A « reGeneration2 », elle avait proposé une image tirée d’une série effectuée lors d’une résidence à Mexico City. « J’y étais allée sans savoir à l’avance ce que j’y ferai. » Avec l’envie de se laisser surprendre par la réalité de cette ville qui lui était inconnue, elle découvre des chariots de vendeurs ambulants, organisés de manière à contenir un maximum d’objets – balais, caisses, bombonne de gaz ou chaises, le plus souvent protégés d’une bâche. Elle les met en scène avec simplicité, « hors de la rue chargée de signes », comme s’il s’agissait de sculptures éphémères. Au final, ces très belles images « parlent des personnes qui réalisent ces objets ».
Le mythe du traîneau
(...) Dans son film Aranka (2009), on fait la connaissance de l’une de ses grands-mères, à l’occasion d’un voyage jusqu’à Irkoutsk, sur les traces d’une aïeule originaire de Sibérie. Selon une légende savamment entretenue par la mère de l’artiste, l’ancêtre serait venue en Suisse en traîneau – un mythe que le périple avec la grand-mère a définitivement mis à mal. Ce voyage à deux était un vieux projet, plus forcément d’actualité pour la grand-mère de 82 ans... « Mais elle se sentait responsable du rêve qu’elle m’avait mis dans la tête des années auparavant et a insisté pour m’accompagner. Elle est très ’maman juive’. »

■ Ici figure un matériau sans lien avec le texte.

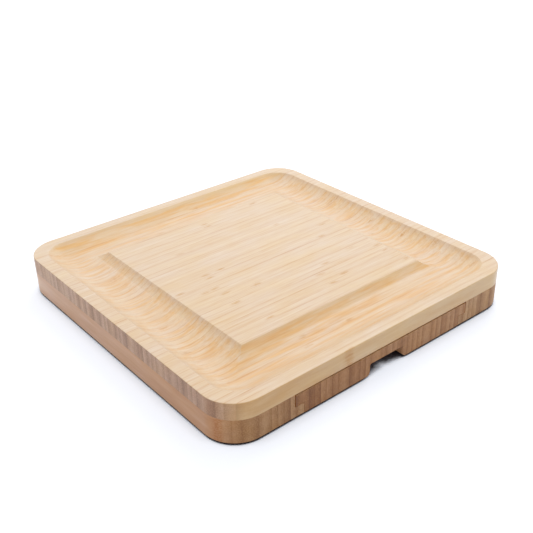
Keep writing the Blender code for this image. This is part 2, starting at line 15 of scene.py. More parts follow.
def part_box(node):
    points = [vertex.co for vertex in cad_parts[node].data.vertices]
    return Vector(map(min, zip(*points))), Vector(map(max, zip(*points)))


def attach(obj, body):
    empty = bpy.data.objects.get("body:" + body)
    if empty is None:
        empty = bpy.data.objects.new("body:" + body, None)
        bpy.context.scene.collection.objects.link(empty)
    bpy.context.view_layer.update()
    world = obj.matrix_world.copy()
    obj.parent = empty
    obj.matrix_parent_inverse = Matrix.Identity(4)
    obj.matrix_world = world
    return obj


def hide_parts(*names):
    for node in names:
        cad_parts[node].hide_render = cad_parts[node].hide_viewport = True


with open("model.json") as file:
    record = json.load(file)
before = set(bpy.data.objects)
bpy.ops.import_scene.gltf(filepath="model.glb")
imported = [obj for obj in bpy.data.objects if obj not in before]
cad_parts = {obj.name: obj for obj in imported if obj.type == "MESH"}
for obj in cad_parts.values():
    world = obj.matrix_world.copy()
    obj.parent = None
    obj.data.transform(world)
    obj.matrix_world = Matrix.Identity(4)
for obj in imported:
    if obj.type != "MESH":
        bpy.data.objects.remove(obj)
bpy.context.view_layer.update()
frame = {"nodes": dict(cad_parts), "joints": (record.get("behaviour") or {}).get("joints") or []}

MILLIMETRES = 1000  # in one metre

# Top board: the sizes that its box doesn't give
CORNER_RADIUS = 0.030
RIM_WIDTH = 0.012
COVE_WIDTH = 0.049
COVE_DEPTH = 0.0086
COVE_LIP = 0.0012
TOP_EDGE = 0.0008
SEAM_EDGE = 0.00012

# Base and drawer
BOND_GAP = 0.0003
SLIDE_GAP = 0.0003
SIDE_GAP = 0.0010
STOP_GAP = 0.0005
POCKET_GAP = 0.0010
LEDGE_HEIGHT = 0.0097
FLANGE_REACH = 0.0091
BASE_EASE = 0.0008
RAIL_EASE = 0.00012
TRAY_EASE = 0.00015
CORNER_OVER_END = 1.3  # rounding along a bar's length over that of its ends
NOTCH_WIDTH = 0.040
NOTCH_DEPTH = 0.020
NOTCH_HEIGHT = 0.0112
NOTCH_RADIUS = 0.0015
NOTCH_EASE = 0.0035
POCKET_RADIUS = 0.004
POCKET_FILLET = 0.0008
FINGER_WIDTH = 0.028
FINGER_END_WALL = 0.005

# Fittings
FOOT_EDGE = 0.0004
MAGNET_EDGE = 0.0002
SHANK_DIAMETER = 0.0028
SCREW_HEAD_HEIGHT = 0.0018
SCREW_HEAD_EDGE = 0.0003
THREAD_PITCH = 0.0008
THREAD_DEPTH = 0.00025
DRIVE_LENGTH = 0.0026
DRIVE_WIDTH = 0.0007
DRIVE_DEPTH = 0.0009
DRIVE_MOUTH = 1.1  # size of the cross drive's cutter outside the head, over that at the head's face
DRIVE_BOTTOM = 0.6  # and at the bottom of the drive

# Tools: handle sections from the collar to the butt, as place along the handle, width and thickness
HANDLE_SHARES = (
    (0.000, 0.74, 0.86), (0.100, 0.78, 0.88), (0.250, 0.86, 0.93), (0.450, 0.97, 0.99), (0.620, 1.00, 1.00),
    (0.800, 0.96, 0.98), (0.900, 0.88, 0.93), (0.955, 0.76, 0.83), (0.985, 0.56, 0.64), (1.000, 0.28, 0.34),
)
SECTION_POWER = 0.76  # of a handle's section: 1 is an oval, 0 a rectangle
TANG_WIDTH = 0.005
# Collar rows: place along it and how far the surface is below its widest, with a turned line near each end
COLLAR_ROWS = (
    (0.00, 0.00030), (0.02, 0.00015), (0.06, 0.00002), (0.16, 0.0), (0.19, 0.00018), (0.22, 0.00018), (0.25, 0.0),
    (0.75, 0.0), (0.78, 0.00018), (0.81, 0.00018), (0.84, 0.0), (0.94, 0.00002), (0.98, 0.00015), (1.00, 0.00030),
)
TOOLS = ("cheese_knife", "cheese_fork", "cheese_cleaver", "cheese_spade")
# Which side of a blade is ground, and from what share of its length
GRINDS = {
    "cheese_knife": ("right", 0.22), "cheese_fork": (None, 0), "cheese_cleaver": ("both", 0.26),
    "cheese_spade": ("both", 0.16),
}
GRIND_WIDTH = 0.0050
GRIND_RUN_IN = 0.10
GRIND_FROM_AXIS = 0.02
GRIND_SPARE = 1.1  # room to the middle line between two edges, over what the grind takes
CUTTING_EDGE = 0.00012
BLADE_EASE = 0.00025
SHARPEST = 0.3  # least share that a corner's inward direction is divided by, so that it stays short
HALVINGS = 12  # of the search for how far in a blade's grind can reach
CLEAR = 0.99  # share of that reach that has to be free of every side of the blade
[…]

Après trois mois de séjour au Colorado, la photographe retourne à Genève en fin de semaine prochaine. « Ça me fait un peu peur de rentrer », admet-elle. L’année sera remplie, avec deux expositions à la clé, au Bâtiment d’art contemporain et pour le Fonds cantonal d’art contemporain de Genève, qui lui a offert une bourse. Aussi, il faudra monter les images tournées au Colorado... De la photo contemporaine, pourrait-elle bifurquer vers le documentaire, dans un futur proche ? Elle ne l’exclut pas. « Mais de toute manière, je n’aime pas les barrières et ne compte pas me limiter à un seul média. » Ce ne sont pas les habitants de Huerfano Valley qui s’en formaliseront.